Exercise task:
Repeat the material in full. Keep every line exactly as it is.

——

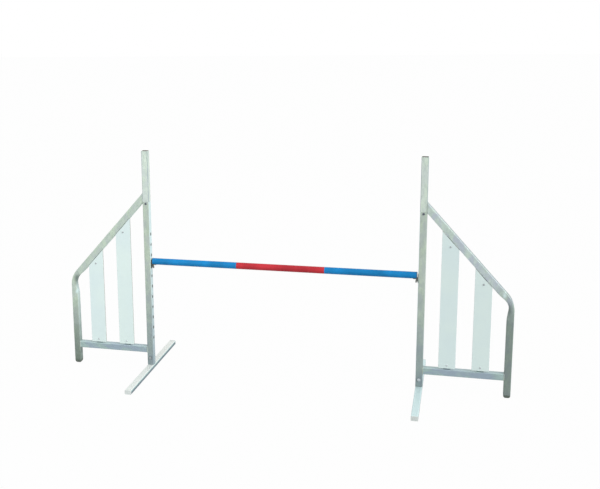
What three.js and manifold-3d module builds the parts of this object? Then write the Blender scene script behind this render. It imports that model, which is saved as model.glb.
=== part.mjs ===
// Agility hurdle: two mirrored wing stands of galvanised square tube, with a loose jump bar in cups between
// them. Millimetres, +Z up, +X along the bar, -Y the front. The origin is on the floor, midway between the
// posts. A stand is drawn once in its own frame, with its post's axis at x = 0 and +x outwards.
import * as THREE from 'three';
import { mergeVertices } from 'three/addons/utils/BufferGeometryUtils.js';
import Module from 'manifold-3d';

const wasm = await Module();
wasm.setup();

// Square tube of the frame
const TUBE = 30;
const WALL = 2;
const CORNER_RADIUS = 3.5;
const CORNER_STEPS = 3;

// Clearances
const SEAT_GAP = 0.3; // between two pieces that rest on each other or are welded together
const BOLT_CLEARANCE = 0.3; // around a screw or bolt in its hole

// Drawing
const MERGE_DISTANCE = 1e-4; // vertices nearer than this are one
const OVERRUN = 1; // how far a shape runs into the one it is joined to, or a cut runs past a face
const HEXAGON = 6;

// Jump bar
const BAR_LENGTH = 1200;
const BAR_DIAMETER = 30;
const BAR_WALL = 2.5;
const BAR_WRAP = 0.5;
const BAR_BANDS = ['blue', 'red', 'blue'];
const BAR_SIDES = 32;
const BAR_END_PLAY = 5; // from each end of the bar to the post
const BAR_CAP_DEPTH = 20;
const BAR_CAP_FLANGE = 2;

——

Output below:
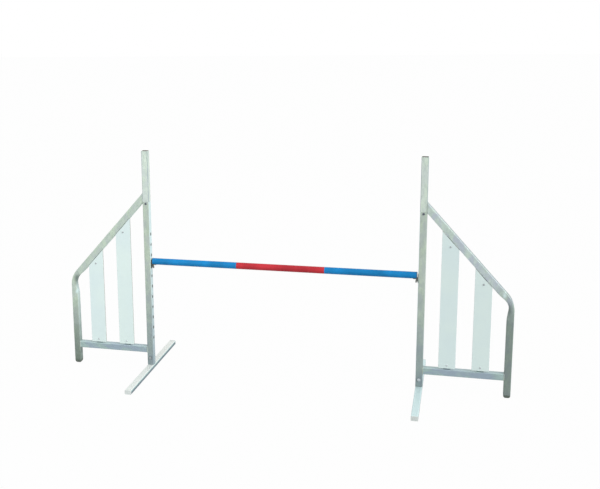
What three.js and manifold-3d module builds the parts of this object? Then write the Blender scene script behind this render. It imports that model, which is saved as model.glb.
=== part.mjs ===
// Agility hurdle: two mirrored wing stands of galvanised square tube, with a loose jump bar in cups between
// them. Millimetres, +Z up, +X along the bar, -Y the front. The origin is on the floor, midway between the
// posts. A stand is drawn once in its own frame, with its post's axis at x = 0 and +x outwards.
import * as THREE from 'three';
import { mergeVertices } from 'three/addons/utils/BufferGeometryUtils.js';
import Module from 'manifold-3d';

const wasm = await Module();
wasm.setup();

// Square tube of the frame
const TUBE = 30;
const WALL = 2;
const CORNER_RADIUS = 3.5;
const CORNER_STEPS = 3;

// Clearances
const SEAT_GAP = 0.3; // between two pieces that rest on each other or are welded together
const BOLT_CLEARANCE = 0.3; // around a screw or bolt in its hole

// Drawing
const MERGE_DISTANCE = 1e-4; // vertices nearer than this are one
const OVERRUN = 1; // how far a shape runs into the one it is joined to, or a cut runs past a face
const HEXAGON = 6;

// Jump bar
const BAR_LENGTH = 1200;
const BAR_DIAMETER = 30;
const BAR_WALL = 2.5;
const BAR_WRAP = 0.5;
const BAR_BANDS = ['blue', 'red', 'blue'];
const BAR_SIDES = 32;
const BAR_END_PLAY = 5; // from each end of the bar to the post
const BAR_CAP_DEPTH = 20;
const BAR_CAP_FLANGE = 2;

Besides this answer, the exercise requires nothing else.